| TASK INSTRUCTIONS |
Reproduce, word for word, only the lines from the one containing "const bucket = new THREE.Group();" through the one containing "before = set(bpy.data.objects)", both included.

| GIVEN MATERIAL |

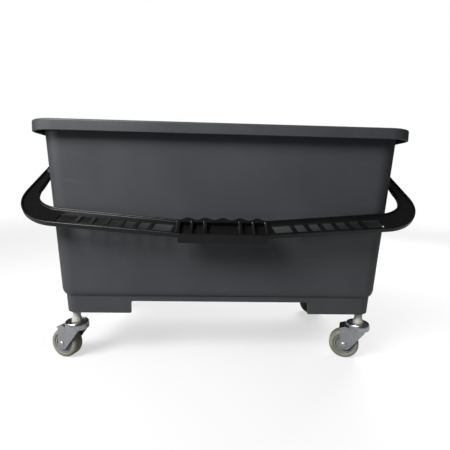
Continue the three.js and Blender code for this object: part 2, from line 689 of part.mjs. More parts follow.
function fork() {
  const floor = CROWN_Z;
  const lip = CASTOR_HEIGHT;
  const crown = solid(
    turned(
      [
        [0, floor],
        [CROWN_RADIUS, floor],
        [CROWN_RADIUS + CROWN_FLARE / 2, floor + CROWN_FLARE],
        [CROWN_RADIUS, lip - CROWN_FLARE],
        [CROWN_RADIUS - CROWN_FLARE / 2, lip],
        [CROWN_RADIUS - FORK_SHEET, lip],
        [CROWN_RADIUS - FORK_SHEET, CROWN_FLOOR_Z],
        [0, CROWN_FLOOR_Z],
      ],
      CROWN_FACETS,
    ),
  );
  // The crown runs on over the wheel as a nose that bends down at its end.
  const bend = CROWN_RADIUS + CROWN_FLARE;
  const nose = plate(
    [
      [0, floor],
      [bend, floor],
      [FORK_OVERHANG, floor - FORK_NOSE_DROP],
      [FORK_OVERHANG, floor - FORK_NOSE_DROP + FORK_SHEET],
      [bend, CROWN_FLOOR_Z],
      [0, CROWN_FLOOR_Z],
    ],
    -FORK_OUTER,
    FORK_OUTER,
  ).rotateX(Math.PI / 2);
  const eye = FORK_EYE_RADIUS;
  const side = rounded(
    [
      [CASTOR_TRAIL - eye, AXLE_Z - eye, eye * FORK_EYE_ROUND_SHARE],
      [CASTOR_TRAIL + eye, AXLE_Z - eye, eye * FORK_EYE_ROUND_SHARE],
      [FORK_OVERHANG - FORK_SHEET, floor - FORK_NOSE_DROP + FORK_SHEET / 2, 0],
      [bend, floor + FORK_SHEET / 2, 0],
      [-CROWN_RADIUS + FORK_OUTER / 2, floor + FORK_SHEET / 2, 0],
      [-CROWN_RADIUS + FORK_OUTER / 2, floor - FORK_SHEET, 0],
    ],
    FILLET_STEPS,
  );
  const legs = [-1, 1].map((hand) => {
    const low = hand > 0 ? FORK_INNER : -FORK_OUTER;
    return solid(plate(side, -low - FORK_SHEET, -low).rotateX(Math.PI / 2));
  });
  const bore = solid(bar(STEM_RADIUS + GAP, floor - OVERRUN, CROWN_FLOOR_Z + OVERRUN, SMALL_FACETS));
  const axleBore = solid(
    bar(AXLE_RADIUS + GAP, -FORK_OUTER - OVERRUN, FORK_OUTER + OVERRUN, SMALL_FACETS)
      .rotateX(Math.PI / 2)
      .translate(CASTOR_TRAIL, 0, AXLE_Z),
  );
  const floorCut = solid(bar(CROWN_RADIUS - FORK_SHEET, CROWN_FLOOR_Z, lip + OVERRUN, CROWN_FACETS));
  return geometryOf(cut(join(crown, solid(nose), ...legs), bore, axleBore, floorCut));
}

// Wheel parts are turned about the axle: the profile's heights run along it.
function alongAxle(geometry) {
  return geometry.rotateZ(Math.PI / WHEEL_FACETS).rotateX(Math.PI / 2);
}

function axle() {
  const seat = FORK_OUTER + GAP;
  const head = seat + AXLE_HEAD_HEIGHT;
  const crown = AXLE_HEAD_RADIUS * AXLE_HEAD_FLAT_SHARE;
  return turned(
    [
      [0, -head],
      [crown, -head],
      [AXLE_HEAD_RADIUS, -seat],
      [AXLE_RADIUS, -seat],
      [AXLE_RADIUS, seat],
      [AXLE_HEAD_RADIUS, seat],
      [crown, head],
      [0, head],
    ],
    SMALL_FACETS,
  ).rotateX(Math.PI / 2);
}

function tyre() {
  const half = TYRE_WIDTH / 2;
  const inner = WHEEL_RADIUS - TYRE_DEPTH;
  const shoulder = TYRE_SHOULDER;
  return alongAxle(
    turnedRing(
      [
        [inner, -half + shoulder / 2],
        [WHEEL_RADIUS - shoulder, -half],
        [WHEEL_RADIUS, -half + shoulder],
        [WHEEL_RADIUS, half - shoulder],
        [WHEEL_RADIUS - shoulder, half],
        [inner, half - shoulder / 2],
      ],
      WHEEL_FACETS,
    ),
  );
}

function core() {
  const half = TYRE_WIDTH / 2 - TYRE_SHOULDER / 2;
  const outer = WHEEL_RADIUS - TYRE_DEPTH - GAP;
  const rim = outer - CORE_RIM_DEPTH;
  const web = half - CORE_RECESS;
  const bore = AXLE_RADIUS + GAP;
  const hub = TYRE_WIDTH / 2;
  return alongAxle(
    turnedRing(
      [
        [bore, -hub],
        [HUB_RADIUS, -web],
        [rim, -web],
        [rim, -half],
        [outer, -half],
        [outer, half],
        [rim, half],
        [rim, web],
        [HUB_RADIUS, web],
        [bore, hub],
      ],
      WHEEL_FACETS,
    ),
  );
}

function mesh(name, geometry, finish) {
  const made = new THREE.Mesh(geometry, finish);
  made.name = name;
  return made;
}

// One castor: what stays still with the tub, and what turns with the fork.
function castor({ name, x, y, turn }) {
  const still = new THREE.Group();
  still.add(
    mesh(`${name}_sleeve`, sleeve(), MATERIALS.sleeve),
    mesh(`${name}_stem`, stem(), MATERIALS.steel),
    mesh(`${name}_swivel_cap`, cap(), MATERIALS.zinc),
  );
  const swivel = new THREE.Group();
  swivel.rotation.z = THREE.MathUtils.degToRad(turn);
  const wheel = new THREE.Group();
  wheel.position.set(CASTOR_TRAIL, 0, AXLE_Z);
  wheel.add(
    mesh(`${name}_tyre`, tyre(), MATERIALS.tyre),
    mesh(`${name}_wheel_core`, core(), MATERIALS.core),
  );
  const rivet = mesh(`${name}_axle`, axle(), MATERIALS.steel);
  rivet.position.copy(wheel.position);
  swivel.add(
    mesh(`${name}_fork`, fork(), MATERIALS.zinc),
    mesh(`${name}_ball_race`, balls(), MATERIALS.steel),
    rivet,
    wheel,
  );
  const whole = new THREE.Group();
  whole.position.set(x * CASTOR_X, y * CASTOR_Y, 0);
  whole.add(still, swivel);
  return whole;
}

const bucket = new THREE.Group();
bucket.add(mesh("tub", tub(), MATERIALS.tub));
const bail = mesh("handle", handle(), MATERIALS.handle);
bail.position.z = PIVOT_Z;
bail.rotation.x = Math.PI + restAngle(ARM_BACK);
bucket.add(bail);
CASTOR_TURNS.forEach((place) => bucket.add(castor(place)));
// The origin lies under the middle of the whole bucket, its hanging handle included.
bucket.position.y = -new THREE.Box3().setFromObject(bucket, true).getCenter(new THREE.Vector3()).y;

export default bucket;
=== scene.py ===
"""A grey mop bucket on four swivel castors, with a swinging handle, dressed around its solids."""

from __future__ import annotations

import logging
import math
from collections.abc import Callable, Iterator, Sequence
from contextlib import contextmanager
from dataclasses import dataclass, field
from enum import Enum
from itertools import pairwise

import bmesh
import bpy
from mathutils import Matrix, Vector


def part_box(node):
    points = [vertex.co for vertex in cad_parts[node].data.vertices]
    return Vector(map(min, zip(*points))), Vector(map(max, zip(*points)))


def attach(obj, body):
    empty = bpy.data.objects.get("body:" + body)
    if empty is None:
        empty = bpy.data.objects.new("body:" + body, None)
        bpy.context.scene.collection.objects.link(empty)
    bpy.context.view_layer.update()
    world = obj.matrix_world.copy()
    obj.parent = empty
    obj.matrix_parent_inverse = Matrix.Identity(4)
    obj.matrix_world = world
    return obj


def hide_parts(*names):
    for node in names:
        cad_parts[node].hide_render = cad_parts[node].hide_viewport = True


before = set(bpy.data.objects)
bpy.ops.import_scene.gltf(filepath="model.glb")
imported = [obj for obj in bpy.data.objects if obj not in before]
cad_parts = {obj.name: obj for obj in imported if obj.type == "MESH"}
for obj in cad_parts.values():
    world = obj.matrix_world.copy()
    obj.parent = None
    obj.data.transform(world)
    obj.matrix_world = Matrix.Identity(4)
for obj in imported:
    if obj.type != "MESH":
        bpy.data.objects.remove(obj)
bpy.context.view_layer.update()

# Running clearance between parts that touch or turn, as in the solids.
GAP = 0.0003
# How far a cutting tool runs past the face that it cuts.
OVERRUN = 0.002
# Vertices that lie closer than this are merged where a profile closes on itself.
WELD = 1e-6
# How far apart two places may lie and still count as one, after solids have worked on each other.
PLACE_SLACK = 1e-5
# The handle's edges are rounded where its faces turn by more than this many degrees.
BEVEL_ANGLE = 38.0
# Up to this many degrees between their faces, the tub and handle are shaded smooth.
SMOOTH_ANGLE = 32.0
# Turns a piece from the Z axis onto the X axis.
ONTO_X = Matrix.Rotation(math.pi / 2, 4, "Y")
# How far apart the rings of a shell stand while they are bridged.
RING_SPACING = 0.1

WHITE = (1.0, 1.0, 1.0)

Colour = tuple[float, float, float]
Corner = tuple[float, float, float]
Point = tuple[float, float]

log = logging.getLogger("mop_bucket")


class Plane(Enum):
    """The way that a traced outline lies."""

    LEVEL = "across X and Y"
    FRONT = "across X and Z"
    END = "across Y and Z"

    def lay(self, across: float, along: float, off: float) -> Vector:
        """Puts a point of a flat outline in space.

        Args:
            across: The outline's first coordinate.
            along: The outline's second coordinate.
            off: How far the outline stands off the origin along its own normal.

        Returns:
            The point in space.
        """
        places = {
            Plane.LEVEL: (across, along, off),
            Plane.FRONT: (across, off, along),
            Plane.END: (off, across, along),
        }
        return Vector(places[self])


class Join(Enum):
    """How one solid works on another."""

    UNION = "UNION"
    CUT = "DIFFERENCE"


class Slot(Enum):
    """The record's material slots that the pieces take their finish from."""

    TUB = "bucket_plastic"
    HANDLE = "handle_plastic"
    SLEEVE = "sleeve_nylon"
    STEEL = "bright_steel"
    ZINC = "zinc"
    TREAD = "tread"
    CORE = "wheel_core"


def rounded(corners: Sequence[Corner], steps: int) -> list[Point]:
    """Rounds the corners of a flat outline.

    Args:
        corners: The corners as (x, y, radius), in order round the outline.
        steps: How many straight steps stand for each rounded corner.

    Returns:
        The outline's points.
    """
    points: list[Point] = []
    for number, (x, y, radius) in enumerate(corners):
        if radius <= 0:
            points.append((x, y))
            continue
        corner = Vector((x, y))
        back = (Vector(corners[number - 1][:2]) - corner).normalized()
        ahead = (Vector(corners[(number + 1) % len(corners)][:2]) - corner).normalized()
        half = math.acos(max(-1.0, min(1.0, back.dot(ahead)))) / 2
        reach = radius / math.tan(half)
        centre = corner + (back + ahead).normalized() * radius / math.sin(half)
        start = corner + back * reach - centre
        end = corner + ahead * reach - centre
        turn = math.atan2(start.x * end.y - start.y * end.x, start.dot(end))
        for step in range(steps + 1):
            spoke = start.copy()
            spoke.rotate(Matrix.Rotation(turn * step / steps, 2))
            points.append((centre.x + spoke.x, centre.y + spoke.y))
    return points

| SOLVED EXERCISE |
const bucket = new THREE.Group();
bucket.add(mesh("tub", tub(), MATERIALS.tub));
const bail = mesh("handle", handle(), MATERIALS.handle);
bail.position.z = PIVOT_Z;
bail.rotation.x = Math.PI + restAngle(ARM_BACK);
bucket.add(bail);
CASTOR_TURNS.forEach((place) => bucket.add(castor(place)));
// The origin lies under the middle of the whole bucket, its hanging handle included.
bucket.position.y = -new THREE.Box3().setFromObject(bucket, true).getCenter(new THREE.Vector3()).y;

export default bucket;
=== scene.py ===
"""A grey mop bucket on four swivel castors, with a swinging handle, dressed around its solids."""

from __future__ import annotations

import logging
import math
from collections.abc import Callable, Iterator, Sequence
from contextlib import contextmanager
from dataclasses import dataclass, field
from enum import Enum
from itertools import pairwise

import bmesh
import bpy
from mathutils import Matrix, Vector


def part_box(node):
    points = [vertex.co for vertex in cad_parts[node].data.vertices]
    return Vector(map(min, zip(*points))), Vector(map(max, zip(*points)))


def attach(obj, body):
    empty = bpy.data.objects.get("body:" + body)
    if empty is None:
        empty = bpy.data.objects.new("body:" + body, None)
        bpy.context.scene.collection.objects.link(empty)
    bpy.context.view_layer.update()
    world = obj.matrix_world.copy()
    obj.parent = empty
    obj.matrix_parent_inverse = Matrix.Identity(4)
    obj.matrix_world = world
    return obj


def hide_parts(*names):
    for node in names:
        cad_parts[node].hide_render = cad_parts[node].hide_viewport = True


before = set(bpy.data.objects)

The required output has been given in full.